Homework alone: Elementary schools were numbered rather than named. I went to PS188. "PS" stood for "public school" in Coney Island (it is not really an island but part of a Brooklyn sand spit). At 13 I went to Abraham Lincoln High School until I was 17 and a half. I confess that I loved school. I even liked homework; I liked very much having something to do. Twice in high school I played truant; I calculated with remorse afterwards that I hadn't had as good a time at New York's Paramount Theatre as I would have had in classes, the cafeteria and the sweet-shop at Lincoln.
GI blues: At 22, after the war, I entered college and got married on virtually the same day. But I stayed only a year at the University of South California. We liked the climate, but in California at that time it was impossible to find a decent apartment. The second reason I stayed for such a short time was that we did miss New York City. New York University was probably the largest private university in terms of enrolment; "private" meant that you paid the full tuition fee - but for me, because of the GI Bill of Rights, there were no fees.

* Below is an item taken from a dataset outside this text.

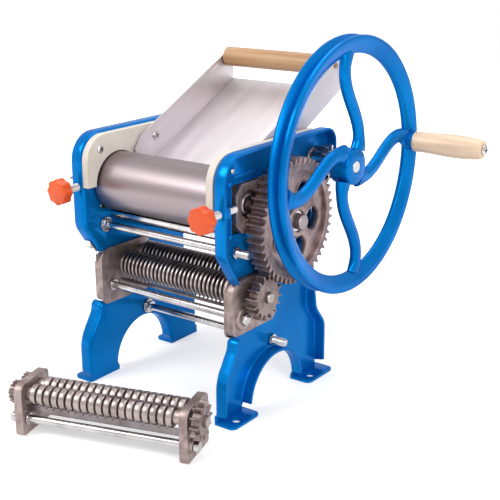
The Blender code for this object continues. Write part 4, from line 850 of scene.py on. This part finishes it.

To cut a long short story short: When I took a sophomore course in short- story writing, most of the students on the course were aged between 23 and 30; a couple of them had already written novels and the professor who taught us had to beg those students not to give him so much of their work to read. Two friends I made on philosophy courses, Edward Blaustein and a student named Kahn, received Rhodes scholarships at a time when few - very few - were awarded to Jews.
Come Heller or high water: I was there from 1946-1948 and immediately enrolled at Columbia for a Masters Degree. Then I went straight to Oxford on a Fulbright scholarship. I didn't even wait for graduation or to see if my Masters thesis had been accepted; there was a ship sailing with two or three hundred Fulbright and Rhodes scholars.
I've got a little reading list: I enjoyed Oxford. Until the war, very few people travelled anywhere and this was my first experience as a civilian. I was there for a Masters in Literature. Most of the students were much younger. I remember when standing in line for Registration being handed a list of books with which it was assumed we were familiar; I hadn't even heard of half of them.
Many a rejection slip: In 1939, when I was 16 and Russia invaded Finland, I wrote a short story about a Finnish soldier defending his post with ingenious tricks against Red forces. I submitted it for publication in Collier's, Liberty and the New York Daily News. Those were my first rejection slips. No, I don't still have them.